Вот почему и Вольтер стал любимым писателем Екатерины. Она нашла в нем учителя, верховного руководителя ее совести и мысли. Он учит ее, не запугивая ее, согласуя мысли, которые он ей внушает, с ее страстями. Вместе с тем он обладает для всех зол человеческих, указанных Монтескье и оплакиваемых и им самим, простыми лекарствами, доступными всем, легко применимыми, так сказать, бабьими средствами. Монтескье великий ученый, опирающийся на общие тезисы. Если его слушать, надо было бы начать все с начала и все изменить. Вольтер — гениальный эмпирик. Он перебирает поочередно все раны на человеческом теле и берется их излечить.

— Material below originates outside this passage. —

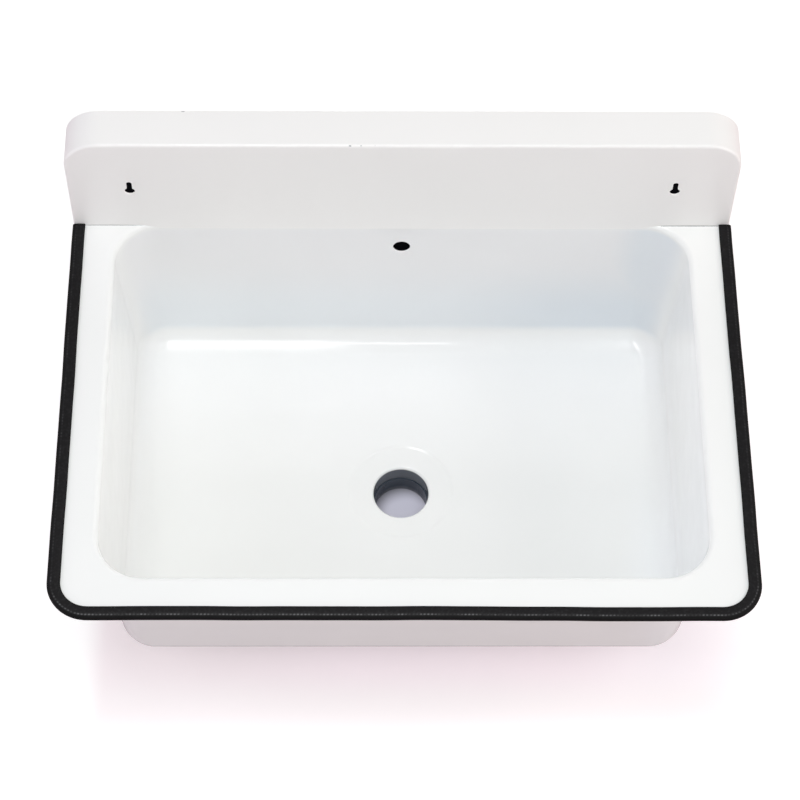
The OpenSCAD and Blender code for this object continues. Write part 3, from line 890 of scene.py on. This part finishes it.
def trim_nodes():
    """Sweeps a section along a rail, and swells its shoulder where each clip presses through,
    less along the sides, which lie behind the start of the front corners."""
    nodes, given, out = group_tree(
        "trim_along_edge", "GeometryNodeTree",
        {"Rail": ("NodeSocketGeometry", None), "Section": ("NodeSocketObject", None),
         "Pitch": (VALUE, 0.0031), "Swell": (VALUE, 0.0001), "Side Swell": (VALUE, 0.5),
         "Corner Start": (VALUE, -0.36), "Shoulder": (VALUE, 0.0025),
         "Half Height": (VALUE, 0.0031), "Material": ("NodeSocketMaterial", None)},
        {"Trim": ("NodeSocketGeometry", None)})

    def curve_from(geometry):
        return nodes.add("GeometryNodeMeshToCurve", {"Mesh": geometry}).outputs[0]

    def kept(geometry, kind, value):
        made = nodes.add("GeometryNodeCaptureAttribute", {"Geometry": geometry})
        made.capture_items.new(kind, "kept")
        nodes.join(value, made.inputs[1])
        return made.outputs[0], made.outputs[1]

    rail = nodes.add("GeometryNodeSetCurveNormal", {"Curve": curve_from(given["Rail"])},
                     mode="Z_UP").outputs[0]
    run = nodes.add("GeometryNodeSplineParameter").outputs["Length"]
    rail, run = kept(rail, "FLOAT", run)
    shape = nodes.add("GeometryNodeObjectInfo", {"Object": given["Section"]})
    spot = nodes.add("GeometryNodeInputPosition").outputs[0]
    section, spot = kept(curve_from(shape.outputs["Geometry"]), "VECTOR", spot)
    swept = nodes.add("GeometryNodeCurveToMesh", {"Curve": rail, "Profile Curve": section,
                                                  "Fill Caps": True}).outputs[0]
    split = nodes.add("ShaderNodeSeparateXYZ", {0: spot}).outputs
    turn = nodes.math("DIVIDE", nodes.times(run, math.pi), given["Pitch"])
    wave = nodes.math("ABSOLUTE", nodes.math("COSINE", turn))
    here = nodes.add("ShaderNodeSeparateXYZ",
                     {0: nodes.add("GeometryNodeInputPosition").outputs[0]}).outputs[1]
    in_front = nodes.ramp(nodes.math("SUBTRACT", here, given["Corner Start"]),
                          17.5 * MM, -12.5 * MM, given["Side Swell"], 1.0)
    wave = nodes.times(wave, in_front)
    past = nodes.math("SUBTRACT", split[0], given["Shoulder"])
    outside = nodes.ramp(past, -0.9 * MM, -0.1 * MM)
    band = nodes.times(outside, nodes.ramp(past, 0.3 * MM, 1.3 * MM, 1.0, 0.0))
    half = given["Half Height"]
    high = nodes.ramp(nodes.math("ABSOLUTE", split[1]), nodes.times(half, 0.35), nodes.times(half, 0.75))
    size = nodes.math("ADD", nodes.times(outside, 0.4), nodes.times(band, 0.6))
    size = nodes.times(size, high, given["Swell"], wave)
    normal = nodes.add("GeometryNodeInputNormal").outputs[0]
    push = nodes.add("ShaderNodeVectorMath", {0: normal, "Scale": size}, operation="SCALE").outputs[0]
    swept = nodes.add("GeometryNodeSetPosition", {"Geometry": swept, "Offset": push}).outputs[0]
    for label, value in (("past_dots", past), ("pressed", nodes.times(wave, band))):
        swept = nodes.add("GeometryNodeStoreNamedAttribute",
                          {"Geometry": swept, "Name": label, "Value": value}).outputs[0]
    real = nodes.add("GeometryNodeRealizeInstances", {"Geometry": swept}).outputs[0]
    done = nodes.add("GeometryNodeSetMaterial", {"Geometry": real, "Material": given["Material"]})
    nodes.join(done.outputs[0], out["Trim"])
    return nodes.tree


class SINK_OT_spigot_and_clips(Operator):
    """Give the spigot and the trim's clips, whose shapes are right, their finishes"""

    bl_idname = "sink.spigot_and_clips"
    bl_label = "Spigot and Clips"

    def execute(self, context):
        for name, material in (("waste_spigot", ground_enamel()), ("trim_core", clip_steel())):
            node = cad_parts[name]
            for slot in node.material_slots:
                slot.material = material
        return {"FINISHED"}


# The stage


class SINK_OT_stage(Operator):
    """Set up the floor, the lights and the camera"""

    bl_idname = "sink.stage"
    bl_label = "Stage"

    def execute(self, context):
        """The last three lamps show in mirroring enamel alone. They hang under the boxes, because
        lamps on one level hide each other."""
        stage = context.scene.sink_stage
        self.camera(context, stage)
        self.floor(context, stage)
        self.sky(context, stage)
        box_y, box_level, box_deep, mirrored_level = -0.585, 1.38, 0.635, 1.36
        for name, watts, tint, x, wide in (
                ("soft_box", stage.box_power, stage.box_tint, -0.25, 0.8),
                ("right_box", stage.side_box_power, stage.side_box_tint, 0.4, 0.5)):
            self.lamp_above(name, watts, tint, (x, box_y, box_level), wide, box_deep, glossy=False)
        self.lamp("front_box", stage.front_power, stage.front_tint, (0.0, -1.9, 2.6),
                  (0.0, -0.2, -0.1), 3.0, 1.4, glossy=False)
        for name, watts, tint, x in (("left_fill", stage.left_power, stage.left_tint, -2.0),
                                     ("right_fill", stage.right_power, stage.right_tint, 2.0)):
            self.lamp(name, watts, tint, (x, -0.3, 0.8), (0.0, -0.3, -0.1), 2.4, 1.8)
        for name, x, y, wide, deep, brightness in (
                ("window", -0.22, -0.475, 0.28, 1.15, 1.0),
                ("front_strip", 0.015, -0.62, 0.19, 0.14, 1.5),
                ("corner_strip", 0.455, -0.50, 0.12, 1.2, 1.0)):
            watts = stage.gleam * brightness * math.pi * wide * deep
            self.lamp_above(name, watts, (1, 1, 1), (x, y, mirrored_level), wide, deep, diffuse=False)
        context.scene.view_settings.view_transform = "Standard"
        return {"FINISHED"}

    def camera(self, context, stage):
        pitch, yaw, roll = stage.pitch, stage.yaw, stage.roll
        ahead = Vector((math.sin(yaw) * math.cos(pitch), math.cos(yaw) * math.cos(pitch),
                        -math.sin(pitch)))
        level = Vector((math.cos(yaw), -math.sin(yaw), 0))
        up = level.cross(ahead)
        right = level * math.cos(roll) + up * math.sin(roll)
        up = up * math.cos(roll) - level * math.sin(roll)
        camera = bpy.data.objects.new("camera", bpy.data.cameras.new("camera"))
        context.scene.collection.objects.link(camera)
        axes = Matrix((right, up, -ahead)).transposed().to_4x4()
        camera.matrix_world = Matrix.Translation(stage.place) @ axes
        camera.data.lens, camera.data.sensor_width = stage.focal, 36.0
        camera.data.clip_end = 50.0
        context.scene.camera = camera

    def floor(self, context, stage):
        """The paper floor. It is black in the three spots behind the sink that its front holes show:
        painted shade in place of the shade behind the sink. Under the drain it is a lilac painted shade,
        darker towards its edge."""
        s = context.scene.sink_sizes
        level, half = CAD_BOX[0][2] - stage.floor_gap, 6.0
        points = [(-half, -half, level), (half, -half, level), (half, half, level), (-half, half, level)]
        floor = put_in_scene("floor", mesh_of("floor", points, [(0, 1, 2, 3)]))
        material = bpy.data.materials.new("pale_floor")
        material.use_nodes = True
        nodes = Nodes(material.node_tree)
        material.node_tree.nodes.clear()
        place = nodes.add("ShaderNodeTexCoord").outputs["Object"]
        x, y, _ = nodes.add("ShaderNodeSeparateXYZ", {0: place}).outputs

        def away_from(spot_x, spot_y):
            apart = nodes.add("ShaderNodeCombineXYZ", {0: nodes.math("SUBTRACT", x, spot_x),
                                                       1: nodes.math("SUBTRACT", y, spot_y)})
            return nodes.add("ShaderNodeVectorMath", {0: apart.outputs[0]},
                             operation="LENGTH").outputs["Value"]

        # Painted shade: black spots on the paper where the keyholes and the overflow look through.
        behind = 0.0
        left_keyhole, right_keyhole, overflow = (-0.2746, 0.1925), (0.2829, 0.1925), (0.0027, 0.1221)
        for spot in (left_keyhole, right_keyhole, overflow):
            dark = nodes.ramp(away_from(*spot), 13.5 * MM, 22 * MM, 1.0, 0.0)
            behind = nodes.math("MAXIMUM", behind, dark)
        # Painted shade under the drain: lilac, and darker away from the drain's middle, a painted shadow
        # of the neck.
        under = nodes.ramp(away_from(0.0, -s.drain_back), s.drain / 2 - 0.5 * MM,
                           s.drain / 2 + 0.7 * MM, 1.0, 0.0)
        edge = nodes.ramp(away_from(0.005, -0.190), 18 * MM, 40 * MM, 0.0, 0.9)
        black, lilac, lilac_glow = (0.0, 0.0, 0.0), (0.73, 0.71, 0.82), (0.133, 0.130, 0.153)
        tone = nodes.mix(under, stage.paper, nodes.mix(edge, lilac, black))
        tone = nodes.mix(behind, tone, (0.004, 0.004, 0.005))
        paper = nodes.add("ShaderNodeBsdfDiffuse", {"Color": tone})
        glow = nodes.mix(under, self.paper_glow(nodes, x, y), nodes.mix(edge, lilac_glow, black))
        seen = nodes.add("ShaderNodeLightPath").outputs["Is Camera Ray"]
        strength = nodes.times(seen, nodes.math("SUBTRACT", 1.0, behind))
        lift = nodes.add("ShaderNodeEmission", {"Color": glow, "Strength": strength})
        both = nodes.add("ShaderNodeAddShader", {0: paper.outputs[0], 1: lift.outputs[0]})
        nodes.add("ShaderNodeOutputMaterial", {"Surface": both.outputs[0]})
        floor.data.materials.append(material)

    def paper_glow(self, nodes, x, y):
        """What the camera sees on top of the paper's shade: least under the sink, most beside it, which
        paints a shadow under the sink.
        """
        left, middle, right = (0.320, 0.315, 0.318), (0.393, 0.360, 0.385), (0.355, 0.362, 0.382)
        front, beside = (0.305, 0.328, 0.320), (0.44, 0.50, 0.48)
        under = nodes.mix(nodes.ramp(x, -0.02, -0.24), middle, left)
        under = nodes.mix(nodes.ramp(x, 0.12, 0.26), under, right)
        under = nodes.mix(nodes.ramp(y, -0.34, -0.385), under, front)
        outside = nodes.math("MAXIMUM", nodes.ramp(x, -0.268, -0.296), nodes.ramp(x, 0.27, 0.36))
        for start, end in ((-0.385, -0.44), (0.0, 0.05)):
            outside = nodes.math("MAXIMUM", outside, nodes.ramp(y, start, end))
        return nodes.mix(outside, under, beside)

    def sky(self, context, stage):
        world = bpy.data.worlds.new("studio")
        world.use_nodes = True
        nodes = Nodes(world.node_tree)
        world.node_tree.nodes.clear()
        path = nodes.add("ShaderNodeLightPath").outputs
        seen = nodes.math("MAXIMUM", path["Is Camera Ray"], path["Is Transmission Ray"])
        tone = nodes.mix(seen, stage.sky, (1, 1, 1))
        light = nodes.add("ShaderNodeBackground", {"Color": tone, "Strength": 1.0})
        nodes.add("ShaderNodeOutputWorld", {"Surface": light.outputs[0]})
        context.scene.world = world

    def lamp_above(self, name, watts, tint, place, wide, deep, **lights):
        """A lamp that looks down. Its target is a hair further back, which keeps it square."""
        x, y, _ = place
        self.lamp(name, watts, tint, place, (x, y + 0.1 * MM, 0.0), wide, deep, **lights)

    def lamp(self, name, watts, tint, place, target, wide, deep, diffuse=True, glossy=True):
        data = bpy.data.lights.new(name, "AREA")
        data.shape, data.size, data.size_y, data.energy = "RECTANGLE", wide, deep, watts
        data.color = tint
        lamp = bpy.data.objects.new(name, data)
        bpy.context.scene.collection.objects.link(lamp)
        aim = Vector(target) - Vector(place)
        lamp.matrix_world = Matrix.Translation(place) @ aim.to_track_quat("-Z", "Y").to_matrix().to_4x4()
        lamp.visible_camera, lamp.visible_diffuse, lamp.visible_glossy = False, diffuse, glossy


class SINK_PT_panel(Panel):
    """Lists the sink's sizes, finishes and steps"""

    bl_idname = "SINK_PT_panel"
    bl_label = "Bucket Sink"
    bl_space_type = "VIEW_3D"
    bl_region_type = "UI"
    bl_category = "Bucket Sink"

    def draw(self, context):
        scene, layout = context.scene, self.layout
        for group in (scene.sink_sizes, scene.trim_sizes, scene.sink_finishes, scene.sink_stage):
            box = layout.box()
            for name in group.__annotations__:
                box.prop(group, name)
        for step in STEPS:
            layout.operator(step.bl_idname)


GROUPS = {"sink_sizes": SinkSizes, "trim_sizes": TrimSizes, "sink_finishes": SinkFinishes,
          "sink_stage": StageSettings}
STEPS = (SINK_OT_bowl, SINK_OT_backsplash, SINK_OT_edge_trim, SINK_OT_spigot_and_clips, SINK_OT_stage)


def register():
    for made in (*GROUPS.values(), *STEPS, SINK_PT_panel):
        bpy.utils.register_class(made)
    for name, group in GROUPS.items():
        setattr(bpy.types.Scene, name, PointerProperty(type=group))


def unregister():
    for name in GROUPS:
        delattr(bpy.types.Scene, name)
    for made in (SINK_PT_panel, *reversed(STEPS), *reversed(GROUPS.values())):
        bpy.utils.unregister_class(made)


def main():
    register()
    bpy.ops.sink.bowl()
    bpy.ops.sink.backsplash()
    bpy.ops.sink.edge_trim()
    bpy.ops.sink.spigot_and_clips()
    bpy.ops.sink.stage()


if __name__ == "__main__":
    main()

Тут смазать бальзамом, там прижечь — и больной совершенно здоров. И какая ясность языка, мысли, сколько ума! Екатерина восхищена, как и большинство ее современников; она ослеплена, зачарована этим великим волшебником в искусстве писать и подобно всем очарована как его качествами, так и недостатками; пожалуй, даже больше его недостатками, т.е. некоторой поверхностностью в его понимании вещей, иногда даже легковесностью умозаключений, несправедливостью в суждениях и, кроме того, неуважительностью, антирелигиозностью и непристойностью его нападков на установившиеся предрассудки, в которых отражались не одни только философские тенденции данного времени и жажда освобождения, встряхнувшая современную ему мысль. Если Вольтер и не помог Екатерине променять свою лютеранскую веру на православную, он, вероятно, впоследствии все же облегчил ей воспоминание этого двусмысленного шага и избавил ее, если не от раскаяния, то по крайней мере от некоторой неловкости, ощущаемой ее совестью; вместе с тем он, вероятно, успокоил ее насчет значения некоторых других сделок со строгой моралью всех катехизисов, как православных, так и лютеранских. Его свободомыслие, чисто интеллектуальное, вполне допускало выводы, склонные оправдывать всевозможные отклонения от принятых норм, не исключая и свободы современных нравов. Популярность Вольтера объясняется и этой стороной его мировоззрения, также пленившей и Екатерину.